Every year on April’s fools day, practical jokes and hoaxes are spread between friends, families, and even the biggest corporations, but the team behind google are always innovative with their tricks. So here are some of their tricks!

1) Google Gulp (2005):

Google Glup

Google branched out into a new product area with the announcement of Google Gulp, a high-tech “smart drink” that featured a DNA scanner embedded in the lip of the bottle that would read “all 3 gigabytes of your base pair genetic data in a fraction of a second, fine-tuning your individual hormonal cocktail in real time.

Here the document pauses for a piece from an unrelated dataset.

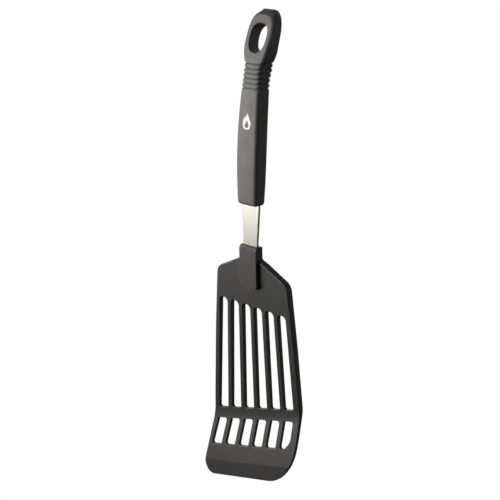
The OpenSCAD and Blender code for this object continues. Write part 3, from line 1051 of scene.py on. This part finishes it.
def across_bend(x, up):
    """Distance from the bend line, square to it."""
    return up * math.cos(SKEW) - x * math.sin(SKEW)


def blade_surface(x, up, side, depth, lift):
    """Places a point of the blade: its edges shrink where the blade is thin."""
    q = across_bend(x, up)
    front = float(np.interp(q, *FRONT_CURVE))
    back = float(np.interp(q, *BACK_CURVE))
    thin = min(1.0, THIN_PART * (back - front) / BLADE_EDGE_R)
    fade = 1 - smooth_step(RIM_UP, RIM_UP + RIM_FADE, up)
    rim = RIM_H * smooth_step(-BEND_RUN, BEND_RUN, q) * fade
    y = back - depth * thin + lift * rim if side else front + depth * thin
    return blade_place(x, y, up)


def skewed(along, q):
    """The point at a distance along the bend line and a distance q from it."""
    x = along * math.cos(SKEW) - q * math.sin(SKEW)
    return x, along * math.sin(SKEW) + q * math.cos(SKEW)


def blade_grid():
    """Points between the outlines, in rows along the bend."""
    rows = spaced(-52, -7, 22) + spaced(-6, 6.4, 12) + spaced(8.5, 160, 66)
    grid = []
    for j, q in enumerate(rows):
        shift = j % 2
        grid += [skewed(along, q) for along in spaced(shift - 66, shift + 66, 60)]
    return grid


def band_creases():
    """Three close lines along the start of the thin leading band."""
    lines = []
    for step in (-CREASE_STEP, 0.0, CREASE_STEP):
        q = section_point(BAND_START + step, 0)[1]
        lines.append([skewed(along, q) for along in spaced(-60, 60, 60)])
    return lines


def blade_rows():
    """Rim of the blade's outside, with the rib that stands behind it."""
    rows = edge_rows(BLADE_EDGE_R, BLADE_BACK_R)
    front = [r for r in rows if r[1] == 0]
    back = [(inset, 1, depth, 1.0) for inset, side, depth, _ in rows if side == 1]
    foot_start = RIM_W - RIM_FOOT_W
    foot = [(foot_start + RIM_FOOT_W * k / 5, 1, 0.0, 1 - smooth_step(0, 1, k / 5))
            for k in range(6)]
    return front + back + foot + [(RIM_W + 0.3, 1, 0.0, 0.0)]


def socket_mesh():
    """The socket, which stands proud of the blade and holds the strip."""
    top, low = HEAD_HIGH.z, HEAD_HIGH.z - SOCKET_LONG
    front = STRIP_LOW.y - SOCKET_PROUD
    w = SOCKET_HALF_W
    radii = [SOCKET_TOP_R, SOCKET_TOP_R, SOCKET_R, SOCKET_R]
    outline = rounded([(w, top), (-w, top), (-w, low), (w, low)], radii)
    bevel = top - SOCKET_BEVEL
    heights = [low, bevel, top]
    fronts = [front + (bevel - low) * SOCKET_SLOPE, front, front + SOCKET_BEVEL_IN]
    back_top = blade_place(0, THICK_TOP + SOCKET_BACK_OVER, SHOULDER_UP + SOCKET_BACK_UP)[1]
    back_low = back_top + (bevel - low) * math.tan(BLADE_LEAN) - SOCKET_BACK_SUNK
    backs = [back_low, back_top, back_top]

    def surface(x, z, side, depth, _):
        deep = 1 + SOCKET_LOW_DEEP * (1 - smooth_step(low, low + SOCKET_LOW_SOFT, z))
        if side:
            y = np.interp(z, heights, backs) - depth
        else:
            y = np.interp(z, heights, fronts) + depth * deep
        return (x, float(y), z)

    grid = [(x, z) for z in spaced(low, top, 20) for x in spaced(-w, w, 10)]
    creases = [[(x, bevel + s) for x in spaced(-w, w, 16)] for s in (-0.3, 0.0, 0.3)]
    loops = [divided(outline, SOCKET_POINT_STEP)]
    rows = [edge_rows(SOCKET_EDGE_R, SOCKET_BACK_R)]
    return flat_piece(loops, rows, grid, creases, surface)


def merge(first, second):
    """Makes the second piece part of the first, as one closed mesh."""
    change = first.modifiers.new("combine", "BOOLEAN")
    change.operation = "UNION"
    change.solver = "EXACT"
    change.object = second
    graph = bpy.context.evaluated_depsgraph_get()
    made = bpy.data.meshes.new_from_object(first.evaluated_get(graph))
    first.modifiers.clear()
    first.data = made
    bpy.data.objects.remove(second)


def make_head(material):
    """The slotted blade and the socket, as one moulding."""
    loops = [divided(blade_outline(), BLADE_POINT_STEP)]
    slots = [shape(i) for i in range(SLOT_COUNT) for shape in (upper_slot, lower_slot)]
    loops += [divided(slot, BLADE_POINT_STEP) for slot in slots]
    rows = [blade_rows()] + [edge_rows(SLOT_EDGE_R, SLOT_BACK_R, 4)] * len(slots)
    points, faces = flat_piece(loops, rows, blade_grid(), band_creases(), blade_surface)
    piece = new_piece("nylon_head", points, faces, material, "turner_head")
    points, faces = socket_mesh()
    merge(piece, new_piece("socket_part", points, faces))
    smooth_shade(piece, 34)


# ------------------------------------------------------------ printed mark

MARK_MIDDLE = (MARK_LOW.z + MARK_HIGH.z) / 2
MARK_PROUD = 0.06
MARK_SUNK = 0.25
MARK_POINT_STEP = 0.6
# The flame is drawn 9 mm high
MARK_SCALE = (MARK_HIGH.z - MARK_LOW.z) / 9


def flame_outlines():
    """A plain flame with a hollow heart."""
    outer = rounded(
        [(0.2, 4.6), (-1.4, 1.6), (-2.1, 2.4), (-3.2, -1.2), (-2.4, -4.4), (2.4, -4.4),
         (3.2, -0.6), (1.6, 2.2)], [0, 0.4, 0, 2.2, 2, 2, 2.2, 1.2])
    heart = rounded(
        [(0.3, 0.6), (-1.4, -2), (-0.9, -3.6), (0.9, -3.6), (1.4, -1.8)], [0, 0.9, 0.7, 0.7, 0.9])
    return outer, heart


def make_mark(material):
    """The print, as a thin shell that follows the handle's front."""
    scaled = [[(x * MARK_SCALE, MARK_MIDDLE + z * MARK_SCALE) for x, z in loop]
              for loop in flame_outlines()]
    loops = [divided(loop, MARK_POINT_STEP) for loop in scaled]
    rows = [(0.0, 0, 0.0, 0.0), (0.0, 1, 0.0, 0.0)]

    def surface(x, z, side, *_):
        a = half_width(z) - FILLET
        face = station(z, 1) - station(z, 2) + CROWN * (x / a) ** 2
        return (x, face + (MARK_SUNK if side else -MARK_PROUD), z)

    grid = [(x, MARK_MIDDLE + z) for z in spaced(-5.5, 5.5, 14) for x in spaced(-3.9, 3.9, 10)]
    points, faces = flat_piece(loops, [rows, rows], grid, [], surface)
    piece = new_piece("flame_print", points, faces, material, "handle_mark")
    smooth_shade(piece, 30)


# ------------------------------------------------- camera, lights and stage

VIEW_TURN = math.radians(44.5)
VIEW_RISE = math.radians(17)
VIEW_ROLL = math.radians(0.3)
VIEW_DISTANCE = 0.8276
LENS = 86.4
SENSOR_WIDTH = 36
AIM = Vector((2.5, -13.7, -143.2)) * MM


# Name, azimuth, rise, distance, level, size, radiance and colour
LIGHTS = (
    ("key", -45, 0, 0.5, -0.02, 0.5, 5.3, (1.0, 0.98, 0.95)),
    ("back", 135, 0, 1.3, -0.1, 1.7, 0.26, (0.96, 0.98, 1.0)),
    ("top", -5, 55, 0.8, -0.12, 0.4, 2.2, (1.0, 1.0, 1.0)),
    ("rear", -150, 5, 1.0, -0.18, 0.9, 2.6, (1.0, 1.0, 1.0)),
)
FILL_COLOUR = (0.96, 0.98, 1.0, 1)
FILL_STRENGTH = 0.04


def make_camera():
    sin_t, cos_t = math.sin(VIEW_TURN), math.cos(VIEW_TURN)
    sin_r, cos_r = math.sin(VIEW_RISE), math.cos(VIEW_RISE)
    back = Vector((sin_t * cos_r, -cos_t * cos_r, sin_r))
    right = Vector((cos_t, sin_t, 0))
    up = back.cross(right)
    roll = Matrix.Rotation(VIEW_ROLL, 3, back)
    right, up = roll @ right, roll @ up
    data = bpy.data.cameras.new("camera")
    data.lens = LENS
    data.sensor_width = SENSOR_WIDTH
    camera = bpy.data.objects.new("camera", data)
    bpy.context.scene.collection.objects.link(camera)
    turn = Matrix((right, up, back)).transposed().to_4x4()
    camera.matrix_world = Matrix.Translation(AIM + back * VIEW_DISTANCE) @ turn
    bpy.context.scene.camera = camera


def area_light(name, azimuth, rise, distance, level, size, radiance, colour):
    """A soft square panel that faces the object from a direction in degrees,
    where azimuth 0 is the front and positive is towards +X. level is the
    height that it faces, and radiance its brightness to the eye."""
    a, e = math.radians(azimuth), math.radians(rise)
    away = Vector((math.sin(a) * math.cos(e), -math.cos(a) * math.cos(e), math.sin(e)))
    data = bpy.data.lights.new(name, "AREA")
    data.shape = "RECTANGLE"
    data.size = size
    data.size_y = size
    data.energy = radiance * math.pi * size * size
    data.color = colour
    lamp = bpy.data.objects.new(name, data)
    bpy.context.scene.collection.objects.link(lamp)
    lamp.visible_camera = False
    lamp.matrix_world = Matrix.Translation(Vector((0, 0, level)) + away * distance) @ \
        away.to_track_quat("Z", "Y").to_matrix().to_4x4()


def make_stage():
    """A pale studio round the object: a wide floor far below it, which curves
    up into a wall on all sides. It is seen but throws no light of its own."""
    tip, inner, outer, floor = 0.01, 2.6, 4.0, -1.1
    bend = outer - inner
    profile = [(tip, floor), (inner, floor)]
    profile += [(inner + bend * math.sin(t), floor + bend * (1 - math.cos(t)))
                for t in spaced(0.1, math.pi / 2, 10)]
    profile += [(outer, 3.0), (0.6 * outer, 4.6), (tip, 5.0)]
    turns = spaced(0, 2 * math.pi, 64)[:-1]
    shell = Shell()
    rings = [shell.row([(r * math.cos(t) / MM, r * math.sin(t) / MM, z / MM) for t in turns])
             for r, z in profile]
    for a, b in zip(rings, rings[1:]):
        shell.join(a, b)
    shell.faces += [tuple(rings[0][::-1]), tuple(rings[-1])]
    stage = new_piece("studio", shell.points, shell.faces)
    stage.data.shade_smooth()
    material = bpy.data.materials.new("studio_white")
    material.use_nodes = True
    tree = material.node_tree
    tree.nodes.clear()
    light = tree.nodes.new("ShaderNodeEmission")
    light.inputs["Color"].default_value = (1, 1, 1, 1)
    light.inputs["Strength"].default_value = 1.0
    out = tree.nodes.new("ShaderNodeOutputMaterial")
    tree.links.new(light.outputs["Emission"], out.inputs["Surface"])
    stage.data.materials.append(material)
    stage.visible_diffuse = False
    stage.visible_glossy = False
    stage.visible_transmission = False
    stage.visible_shadow = False


def make_world():
    world = bpy.data.worlds.new("studio_fill")
    bpy.context.scene.world = world
    world.use_nodes = True
    back = world.node_tree.nodes["Background"]
    back.inputs["Color"].default_value = FILL_COLOUR
    back.inputs["Strength"].default_value = FILL_STRENGTH
    bpy.context.scene.view_settings.view_transform = "Standard"
    bpy.context.scene.view_settings.look = "None"


# -------------------------------------------------------------------- make

make_camera()
make_world()
make_stage()
for panel in LIGHTS:
    area_light(*panel)

make_handle(grip_material())
make_neck(steel_material())
make_head(head_material())
make_mark(print_material())
dress_core(core_material())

Plus, the company added, “it’s low in carbs!”

 

2) Toilet Internet Service Provider (2007):

Google Toilet internet service provider

Google announced a new technology called TiSP (Toilet Internet Service Provider) that would allow it to provide free in-home wireless broadband service. Users would connect to the internet via their bathroom’s plumbing system. Google promised that it would provide a higher-performance version of the service for businesses which would include “24-hour, on-site technical support in the event of backup problems, brownouts and data wipes.”

3) gDay Mate (2008):

Google gDay

Google Australia debuted gDay technology “enabling you to search content on the internet before it is created”:

The core technology that powers gDay™ is MATE™ (Machine Automated Temporal Extrapolation). Using MATE’s™ machine learning and artificial intelligence techniques developed in Google’s Sydney offices, they can construct elements of the future. Google spiders crawl publicly available web information and  index of historic, cached web content.  They can use this technique to predict almost anything on the web – tomorrow’s share price movements, sports results or news events. Plus, using language regression analysis, Google can even predict the actual wording of blogs and newspaper columns, 24 hours before they’re written!

4) Google Becomes Topeka (2010):

Google becomes Topeka

Google announced that it was officially changing its name to Topeka. The name change was a response to the recent decision by the mayor of Topeka, Kansas to change the name of his city to Google.

Google remarked: “We didn’t reach this decision lightly; after all, we had a fair amount of brand equity tied up in our old name. But the more we surfed around (the former) Topeka’s municipal website, the more kinship we felt with this fine city at the edge of the Great Plains.”

Google Topeka 2

 

5) Gmail Motion (2011):

Google debuted a new feature — Gmail Motion — designed to allow people to eliminate the use of keyboards and mice and instead write emails using only gestures, which Gmail would track using your computer webcam and a “spatial tracking algorithm.”

link: Gmail Motion Beta.

 

 

6) Gmail Tap:

Gmail introduced “Gmail Tap”. This app replaced the QWERTY keyboard on mobile phones with two keys, a dot and a dash, allowing users to communicate using morse code. This not only simplified the act of typing on a phone, but also allowed it to be done without looking at the screen, making it “ideal for situations where you need to discreetly send emails, such as when you’re on a date or in a meeting with your boss.”

 

7) Google Nose (2013):

Google Nose

Google announced Google Nose Beta — allowing people to smell what they searched for online. The company explained that they had leveraged “new and existing technologies to offer the sharpest olfactory experience available,” with their “street sense vehicles” roaming far and wide to index millions of different scents, thereby creating the “Google Aroma-base” of 15M+ “scentibytes.”